→ Data:

■ ■ ■ ■

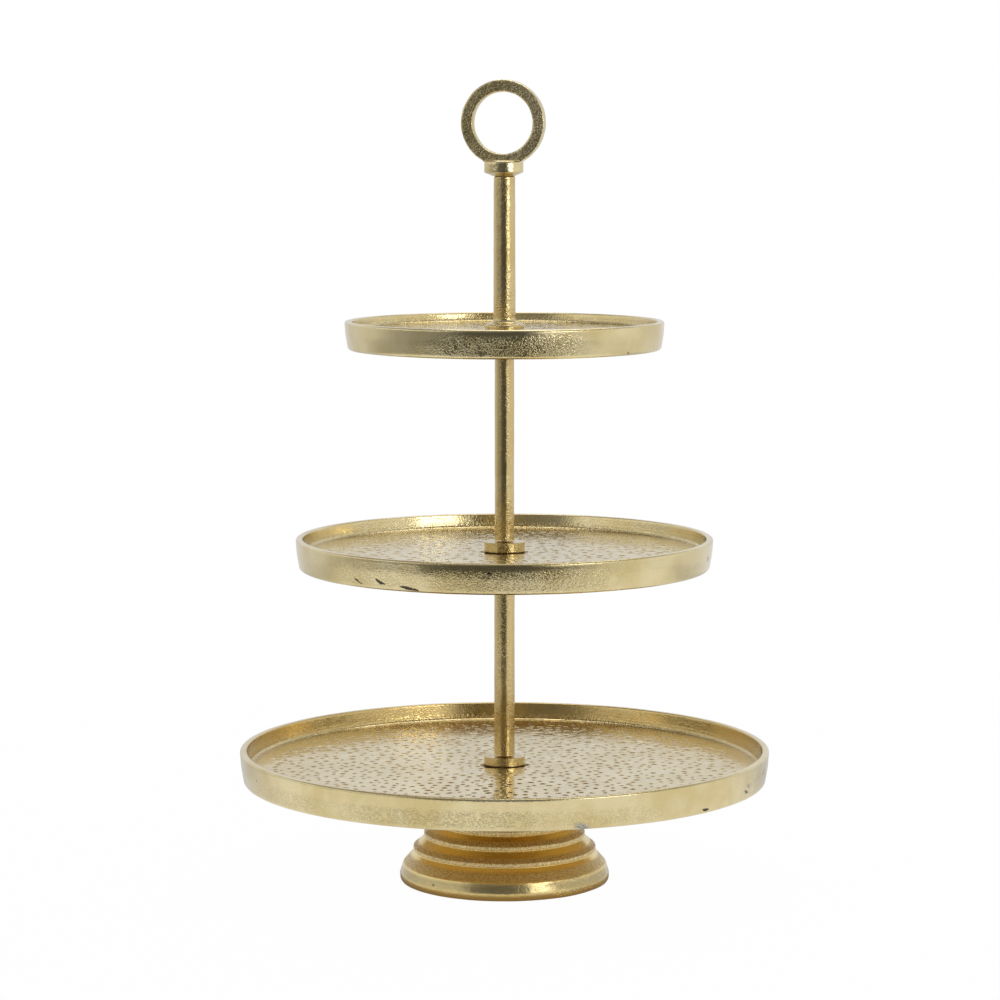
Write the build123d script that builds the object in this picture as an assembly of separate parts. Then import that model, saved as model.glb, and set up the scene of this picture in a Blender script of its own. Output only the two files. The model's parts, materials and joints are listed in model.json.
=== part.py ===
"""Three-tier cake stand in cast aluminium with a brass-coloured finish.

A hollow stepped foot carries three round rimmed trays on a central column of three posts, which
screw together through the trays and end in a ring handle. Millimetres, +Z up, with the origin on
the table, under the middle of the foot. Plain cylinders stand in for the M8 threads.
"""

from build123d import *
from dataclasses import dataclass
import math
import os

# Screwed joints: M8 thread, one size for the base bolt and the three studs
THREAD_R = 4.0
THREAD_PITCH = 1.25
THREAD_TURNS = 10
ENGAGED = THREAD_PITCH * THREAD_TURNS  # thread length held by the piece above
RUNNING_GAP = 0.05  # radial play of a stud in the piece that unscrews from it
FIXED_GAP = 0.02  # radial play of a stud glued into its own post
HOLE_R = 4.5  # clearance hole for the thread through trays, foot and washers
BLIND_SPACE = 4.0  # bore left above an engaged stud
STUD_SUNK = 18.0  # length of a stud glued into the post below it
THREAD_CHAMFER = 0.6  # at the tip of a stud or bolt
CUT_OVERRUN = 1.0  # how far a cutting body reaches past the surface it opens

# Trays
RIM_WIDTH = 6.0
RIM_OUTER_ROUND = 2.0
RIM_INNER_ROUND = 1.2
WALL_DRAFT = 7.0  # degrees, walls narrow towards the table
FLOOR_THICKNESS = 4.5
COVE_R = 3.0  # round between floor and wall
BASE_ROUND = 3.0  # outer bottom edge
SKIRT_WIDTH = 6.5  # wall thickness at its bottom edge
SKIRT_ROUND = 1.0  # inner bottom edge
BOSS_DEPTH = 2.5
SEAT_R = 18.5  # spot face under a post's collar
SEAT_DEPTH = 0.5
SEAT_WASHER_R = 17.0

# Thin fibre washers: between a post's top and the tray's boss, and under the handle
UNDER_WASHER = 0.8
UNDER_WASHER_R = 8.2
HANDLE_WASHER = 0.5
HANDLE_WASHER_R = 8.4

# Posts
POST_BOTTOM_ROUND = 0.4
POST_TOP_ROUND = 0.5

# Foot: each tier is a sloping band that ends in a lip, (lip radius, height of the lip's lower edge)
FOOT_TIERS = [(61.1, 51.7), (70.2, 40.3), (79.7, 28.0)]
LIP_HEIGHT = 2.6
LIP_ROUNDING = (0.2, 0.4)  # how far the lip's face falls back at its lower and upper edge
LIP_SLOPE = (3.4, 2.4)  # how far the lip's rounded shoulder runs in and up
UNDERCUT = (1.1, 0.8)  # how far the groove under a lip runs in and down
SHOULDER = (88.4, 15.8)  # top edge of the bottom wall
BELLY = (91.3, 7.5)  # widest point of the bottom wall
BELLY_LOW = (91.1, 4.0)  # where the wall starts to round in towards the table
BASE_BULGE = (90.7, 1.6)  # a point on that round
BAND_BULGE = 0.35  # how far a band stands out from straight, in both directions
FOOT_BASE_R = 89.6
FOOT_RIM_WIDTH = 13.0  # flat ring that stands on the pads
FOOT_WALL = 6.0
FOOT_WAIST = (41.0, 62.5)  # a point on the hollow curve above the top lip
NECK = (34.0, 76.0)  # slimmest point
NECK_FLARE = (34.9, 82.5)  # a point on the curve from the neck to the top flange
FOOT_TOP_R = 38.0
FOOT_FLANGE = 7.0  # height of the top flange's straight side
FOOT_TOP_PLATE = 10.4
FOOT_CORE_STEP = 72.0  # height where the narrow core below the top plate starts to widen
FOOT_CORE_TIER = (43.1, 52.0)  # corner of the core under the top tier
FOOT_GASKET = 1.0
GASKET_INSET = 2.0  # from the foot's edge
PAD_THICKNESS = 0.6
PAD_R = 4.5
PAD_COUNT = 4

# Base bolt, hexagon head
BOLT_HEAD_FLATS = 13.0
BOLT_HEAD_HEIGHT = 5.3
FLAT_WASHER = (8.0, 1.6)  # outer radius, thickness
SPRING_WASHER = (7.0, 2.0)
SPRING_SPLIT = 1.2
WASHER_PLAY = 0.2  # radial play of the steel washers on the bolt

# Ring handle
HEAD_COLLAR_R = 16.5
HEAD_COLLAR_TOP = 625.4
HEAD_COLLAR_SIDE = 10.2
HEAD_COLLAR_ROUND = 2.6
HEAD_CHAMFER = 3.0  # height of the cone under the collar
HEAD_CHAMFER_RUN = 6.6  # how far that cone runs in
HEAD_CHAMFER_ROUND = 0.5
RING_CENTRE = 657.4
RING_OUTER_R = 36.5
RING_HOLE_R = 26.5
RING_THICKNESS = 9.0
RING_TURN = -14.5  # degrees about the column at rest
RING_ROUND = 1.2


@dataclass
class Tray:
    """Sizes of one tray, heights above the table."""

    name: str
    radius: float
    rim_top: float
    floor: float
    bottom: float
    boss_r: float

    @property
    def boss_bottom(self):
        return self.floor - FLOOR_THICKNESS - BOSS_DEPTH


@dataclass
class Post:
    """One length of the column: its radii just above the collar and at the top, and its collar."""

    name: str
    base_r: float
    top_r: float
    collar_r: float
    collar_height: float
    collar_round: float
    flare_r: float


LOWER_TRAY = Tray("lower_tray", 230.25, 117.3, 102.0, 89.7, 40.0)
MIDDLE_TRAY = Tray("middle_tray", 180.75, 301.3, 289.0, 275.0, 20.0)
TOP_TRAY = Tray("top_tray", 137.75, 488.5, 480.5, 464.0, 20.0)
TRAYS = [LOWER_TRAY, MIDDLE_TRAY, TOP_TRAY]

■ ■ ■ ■

→ Task instructions: Note every line above where the string "import" shows up, and copy those lines.

→ Task solution:
Write the build123d script that builds the object in this picture as an assembly of separate parts. Then import that model, saved as model.glb, and set up the scene of this picture in a Blender script of its own. Output only the two files. The model's parts, materials and joints are listed in model.json.
from build123d import *
from dataclasses import dataclass
import math
import os